I really think it will be hard enough with 2 puppies!! When Carl was a puppy he was pretty good until like 3-4 mos when he turned into a little terror 
I would focus on the two beautiful chis you have, and give them all the attention they deserve, before you get another one.
For not being a BYB your breeder sure has a lot of chi puppies...all the time. :?


----------



## CM Katie (Sep 28, 2005)

I'm just curious, why do you want another puppy?
You already have 2 beautiful girls that deserve your love and attention.


----------



## *Tiffany* (Sep 27, 2005)

you guys its pointless....just give up, not everyone cares about animals like we do.


----------



## ~Jessie~ (Oct 30, 2005)

It's just so sad  Those poor chis. That breeder is making a ton of money off of exploiting her dogs.


----------



## sevdev (May 1, 2006)

Honestly, Tiffany...I don't even know why I waste my time in responding to her. It's more of a sport to me now.


----------



## *Tiffany* (Sep 27, 2005)

i know she obviously doesnt care so just ignore her and her posts....maybe that will work better than trying to educate her


----------



## sevdev (May 1, 2006)

But it's too fun now. My sarcasm is coming out to play! I think she posts this junk and then doesn't even pay attention to the responses. I'm glad that she doesn't live in my neighborhood.


----------



## ilovebambam (Jun 16, 2006)

~Jessie~ said:


> And people wonder why puppy mills are still in business. So sad...

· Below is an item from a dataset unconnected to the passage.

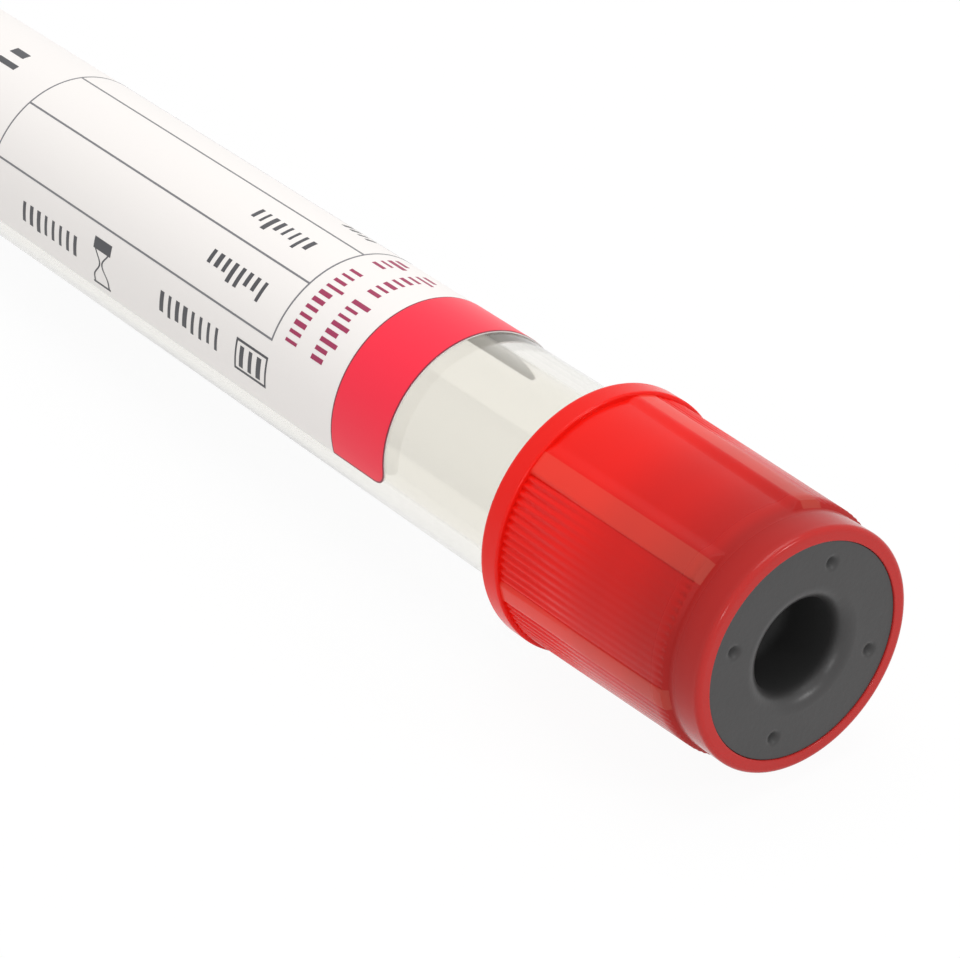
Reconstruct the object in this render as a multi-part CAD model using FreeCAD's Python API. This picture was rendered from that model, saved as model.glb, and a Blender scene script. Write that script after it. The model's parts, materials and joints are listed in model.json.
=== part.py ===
"""Blood collection tube: a clear 13 by 100 mm tube, its film label, and a pull-off closure of a rubber
stopper in a ribbed plastic cap.

The four pieces share one axis. Each is turned, or cut, about the X axis first. There "depth" runs from the
closure's front face at x = 0 towards the tube's closed end at negative x, and "turn" is the angle about the
axis, 0 at +Y and 90 at +Z. At the end all four are laid on the ground together, on the cap's flange and the
tube's round end, with the origin under the middle of their box. Lengths are millimetres and angles degrees.
"""
import FreeCAD, Part
import math
import os

# Tube
TUBE_OUTER_DIAMETER = 13.0
TUBE_LENGTH = 100.0
TUBE_MOUTH_WALL = 1.1
TUBE_END_WALL = 1.2
TUBE_RIM_BEVEL = 0.3

# Label
LABEL_THICKNESS = 0.08
LABEL_GLUE_GAP = 0.02
LABEL_WIDTH = 20.2
LABEL_LENGTH = 63.0
LABEL_FROM_MOUTH = 24.3
LABEL_MIDDLE_ANGLE = 105.3
LABEL_CORNER_ROUND = 1.2

# Cap. Its skirt goes over the tube and its lip over the stopper's collar. Its walls build out from those.
CAP_LENGTH = 18.3
CAP_LIP_THICKNESS = 0.95
CAP_LIP_OVERLAP = 0.35
CAP_NECK_WALL = 0.55
CAP_NECK_ROUND = 0.4
CAP_SHOULDER_DEPTH = 2.45
CAP_SHOULDER_RUN = 0.35
CAP_SKIRT_CLEARANCE = 0.3
CAP_SKIRT_MOUTH_BEVEL = 0.2
CAP_GRIP_FRONT_WALL = 0.98
CAP_GRIP_REAR_WALL = 1.22
CAP_GRIP_BEVEL = 0.1
CAP_FLANGE_WALL = 1.4
CAP_FLANGE_THICKNESS = 1.55
CAP_FLANGE_BEVEL = 0.2
CAP_BEAD_HEIGHT = 0.2
CAP_BEAD_LENGTH = 0.7

# Grip pattern round the cap: smooth strips, with ribs or a smooth panel between each two
STRIP_COUNT = 6
STRIP_ANGLE = 10.7
FIRST_STRIP_ANGLE = 11.25
PANEL_EVERY = 3
PANEL_RAMP_ANGLE = 7.0
PANEL_PROUD_OF_NECK = 0.03
PANEL_DRAFT = 0.12
PANEL_CUT_LEAD = 0.2
RIBS_BETWEEN_STRIPS = 14
RIB_HEIGHT = 0.2
RIB_CREST_SHARE = 0.28

# Stopper. Its collar and head are built on the tube's mouth, and its plug goes into the tube's bore.
FACE_SETBACK = 0.1
RUBBER_EDGE_BEVEL = 0.12
COLLAR_OVERHANG = 0.4
COLLAR_LENGTH = 3.3
HEAD_LENGTH = 5.6
HEAD_INSET = 0.05
WELL_DIAMETER = 5.8
WELL_DEPTH = 5.0
WELL_MOUTH_ROUND = 0.5
WELL_END_BEVEL = 0.6
DIMPLE_COUNT = 4
DIMPLE_DIAMETER = 0.8
DIMPLE_DEPTH = 0.45
DIMPLE_CIRCLE_DIAMETER = 10.5
FIRST_DIMPLE_ANGLE = 69.0
PLUG_LENGTH = 7.0
PLUG_CLEARANCE = 0.05
PLUG_RELIEF = 0.22
SEAL_RING_LENGTH = 1.3
PLUG_TIP_BEVEL = 0.4
HOLLOW_DIAMETER = 6.4
HOLLOW_END_DIAMETER = 5.2
HOLLOW_DEPTH = 3.2

# How far the shapes that cut reach past what they cut
CUT_MARGIN = 1.0

# The two ways an outline's corner can be eased, and how close two of its points must be to count as one
ROUND = "round"
BEVEL = "bevel"
SAME_POINT = 1e-6

# Radii and depths that follow from the sizes above
tube_radius = TUBE_OUTER_DIAMETER / 2
bore_radius = tube_radius - TUBE_MOUTH_WALL
bore_end_radius = tube_radius - TUBE_END_WALL
mouth_depth = FACE_SETBACK + HEAD_LENGTH
end_depth = mouth_depth + TUBE_LENGTH
plug_end_depth = mouth_depth + PLUG_LENGTH

collar_radius = tube_radius + COLLAR_OVERHANG
collar_end_depth = CAP_LIP_THICKNESS + COLLAR_LENGTH
opening_radius = collar_radius - CAP_LIP_OVERLAP
neck_radius = collar_radius + CAP_NECK_WALL
skirt_radius = tube_radius + CAP_SKIRT_CLEARANCE
grip_front_radius = skirt_radius + CAP_GRIP_FRONT_WALL
grip_rear_radius = skirt_radius + CAP_GRIP_REAR_WALL
flange_radius = skirt_radius + CAP_FLANGE_WALL
grip_depth = CAP_SHOULDER_DEPTH + CAP_SHOULDER_RUN
flange_depth = CAP_LENGTH - CAP_FLANGE_THICKNESS
strip_pitch = 360.0 / STRIP_COUNT


def at(depth, radius, turn=0.0):
    """The point at a depth along the axis, a radius from it and a turn about it."""
    angle = math.radians(turn)
    return FreeCAD.Vector(-depth, radius * math.cos(angle), radius * math.sin(angle))


def outline(corners):
    """A closed face in the turn-0 plane from (depth, radius) corners.

    An eased corner is (depth, radius, ROUND, its arc's radius) or (depth, radius, BEVEL, its reach each way).
    """
    points = [at(corner[0], corner[1]) for corner in corners]
    stops = []
    for i, corner in enumerate(corners):
        before, here, after = points[i - 1], points[i], points[(i + 1) % len(points)]
        if len(corner) == 2:
            stops.append((here, None, here))
            continue
        style, size = corner[2:]
        back = (before - here).normalize()
        ahead = (after - here).normalize()
        if style == BEVEL:
            stops.append((here + back * size, None, here + ahead * size))
            continue
        half_angle = back.getAngle(ahead) / 2
        reach = size / math.tan(half_angle)
        towards_centre = (back + ahead).normalize()
        middle = here + towards_centre * (size / math.sin(half_angle) - size)
        stops.append((here + back * reach, middle, here + ahead * reach))
    edges = []
    for i, (start, middle, finish) in enumerate(stops):
        if middle is not None:
            edges.append(Part.Arc(start, middle, finish).toShape())
        elif start.distanceToPoint(finish) > SAME_POINT:
            edges.append(Part.LineSegment(start, finish).toShape())
        next_start = stops[(i + 1) % len(stops)][0]
        if finish.distanceToPoint(next_start) > SAME_POINT:
            edges.append(Part.LineSegment(finish, next_start).toShape())
    return Part.Face(Part.Wire(edges))


def turned(corners, sweep=360.0, first_turn=0.0):
    """The corners' outline turned about the axis, through a whole turn or a sweep from first_turn."""
    axis = FreeCAD.Vector(1, 0, 0)
    solid = outline(corners).revolve(FreeCAD.Vector(0, 0, 0), axis, sweep)
    solid.rotate(FreeCAD.Vector(0, 0, 0), axis, first_turn)
    return solid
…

it's a puppymill? why would you get a dog from there?  :cussing:


----------



## *Nikki* (Jun 25, 2006)

buying a puppy is a very hard decision it cannot be made over night me and my bf have wanted another pup for as long as we have had our little boy but have waited almost a year and now have been looking for 2 months but we are taking our time feeling out breeders finding the best puppy for us i hope u take the time to make this decison 2


----------



## Clek1430 (Mar 7, 2006)

You need a male to breed!!!!


----------



## *Nikki* (Jun 25, 2006)

i have a boy if that was toward me?


----------



## Alisha (Mar 11, 2005)

*Tiffany* said:


> you guys its pointless....just give up, not everyone cares about animals like we do.


 Absolutely please give it up :thumbleft:


----------



## Krista (Dec 29, 2005)

Just curious, why do you keep supporting this puppy mill? You know that's what they are, you've achknowledge it yourself, so why not find a good breeder if you're seriously, *seriously* considering another puppy?? You should find a puppy that you click with, that you fall in love with, not settle for another one when the one you really wanted is gone


----------



## PrincessMarissa (May 18, 2006)

Okay, granted I am new here.....but, quick question.....ummmm, does this make the 4th puppy you'll be getting. You had one....then Raven, then another you were getting.....now does this one replace the 3rd one or in addition to the third one???? I am confused. Why would you do that to yourself and the puppies? That's alot of puppies to have at one time to give them all the attention, love, care, and vet expenses. I don't know. Not my business but I hope you think about this a little longer before you get another puppy.


----------



## sevdev (May 1, 2006)

LuvMypup said:


> i have a boy if that was toward me?



No...Love Lola wants to breed Lola. I don't think that was directed at you.


----------



## Piggiepi (Apr 7, 2006)

Clek1430 said:


> You need a male to breed!!!!


LOL So sad isn't it? Why can't lesbian puppies have a kid?! They have rights too!!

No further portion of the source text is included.